#### WORK TO DO
Pull out all lines from the listing below in which the word "that" appears.

[BEGIN DATA PROVIDED]

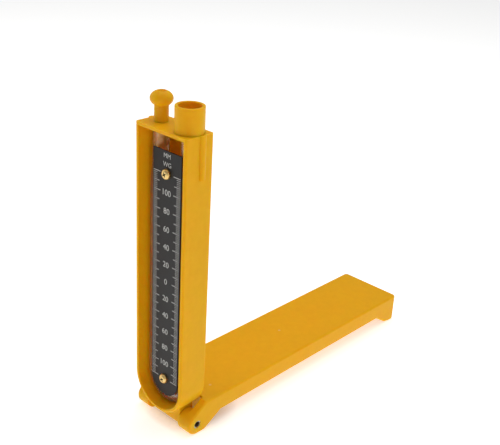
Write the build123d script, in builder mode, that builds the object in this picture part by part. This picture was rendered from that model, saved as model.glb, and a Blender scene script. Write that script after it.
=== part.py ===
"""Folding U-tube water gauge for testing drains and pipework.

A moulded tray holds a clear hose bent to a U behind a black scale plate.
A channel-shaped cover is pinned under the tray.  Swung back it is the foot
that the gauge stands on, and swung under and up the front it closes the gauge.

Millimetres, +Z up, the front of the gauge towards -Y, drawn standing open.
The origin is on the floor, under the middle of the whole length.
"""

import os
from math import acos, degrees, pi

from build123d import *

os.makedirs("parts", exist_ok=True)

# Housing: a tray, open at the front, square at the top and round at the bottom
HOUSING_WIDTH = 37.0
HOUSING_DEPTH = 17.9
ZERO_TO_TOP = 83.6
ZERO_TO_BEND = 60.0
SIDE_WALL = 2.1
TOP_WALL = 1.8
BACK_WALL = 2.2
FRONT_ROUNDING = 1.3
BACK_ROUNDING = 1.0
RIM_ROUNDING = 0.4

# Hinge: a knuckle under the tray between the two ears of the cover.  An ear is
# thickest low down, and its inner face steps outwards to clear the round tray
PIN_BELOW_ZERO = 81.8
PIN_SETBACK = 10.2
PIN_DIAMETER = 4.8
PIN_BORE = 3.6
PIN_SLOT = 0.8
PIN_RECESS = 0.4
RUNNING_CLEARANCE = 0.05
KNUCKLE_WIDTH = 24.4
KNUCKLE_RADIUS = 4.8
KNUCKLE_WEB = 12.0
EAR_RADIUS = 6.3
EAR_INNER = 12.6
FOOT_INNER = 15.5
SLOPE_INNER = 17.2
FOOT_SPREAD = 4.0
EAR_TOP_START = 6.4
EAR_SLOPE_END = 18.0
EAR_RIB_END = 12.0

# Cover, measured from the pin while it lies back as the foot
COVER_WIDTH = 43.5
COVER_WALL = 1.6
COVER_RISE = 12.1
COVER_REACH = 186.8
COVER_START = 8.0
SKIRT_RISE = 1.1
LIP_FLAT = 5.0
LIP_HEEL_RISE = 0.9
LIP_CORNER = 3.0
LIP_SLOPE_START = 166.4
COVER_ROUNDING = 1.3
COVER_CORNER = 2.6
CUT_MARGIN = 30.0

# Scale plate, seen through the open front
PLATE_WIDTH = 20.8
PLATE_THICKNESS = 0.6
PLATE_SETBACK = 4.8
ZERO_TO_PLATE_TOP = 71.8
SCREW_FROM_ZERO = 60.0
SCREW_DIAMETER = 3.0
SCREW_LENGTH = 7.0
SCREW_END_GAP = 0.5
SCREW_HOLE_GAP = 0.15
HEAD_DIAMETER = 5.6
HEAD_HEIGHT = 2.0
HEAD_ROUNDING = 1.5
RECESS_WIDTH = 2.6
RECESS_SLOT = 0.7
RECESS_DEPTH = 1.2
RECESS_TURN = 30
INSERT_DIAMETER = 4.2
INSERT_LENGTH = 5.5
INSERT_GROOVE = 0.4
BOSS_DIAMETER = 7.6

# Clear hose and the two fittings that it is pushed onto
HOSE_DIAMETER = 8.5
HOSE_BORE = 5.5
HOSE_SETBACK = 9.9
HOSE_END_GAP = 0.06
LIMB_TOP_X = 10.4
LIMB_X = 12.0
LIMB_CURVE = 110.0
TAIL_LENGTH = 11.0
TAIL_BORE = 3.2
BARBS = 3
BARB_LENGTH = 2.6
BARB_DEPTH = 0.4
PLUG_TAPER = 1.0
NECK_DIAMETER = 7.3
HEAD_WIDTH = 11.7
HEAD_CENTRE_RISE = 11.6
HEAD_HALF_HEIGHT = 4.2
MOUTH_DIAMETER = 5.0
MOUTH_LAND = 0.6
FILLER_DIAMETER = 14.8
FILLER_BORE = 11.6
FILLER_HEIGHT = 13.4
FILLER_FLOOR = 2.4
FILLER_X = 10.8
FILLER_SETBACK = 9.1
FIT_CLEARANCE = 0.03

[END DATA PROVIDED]

#### RESULT OF THIS EXERCISE
Write the build123d script, in builder mode, that builds the object in this picture part by part. This picture was rendered from that model, saved as model.glb, and a Blender scene script. Write that script after it.
that the gauge stands on, and swung under and up the front it closes the gauge.
# Clear hose and the two fittings that it is pushed onto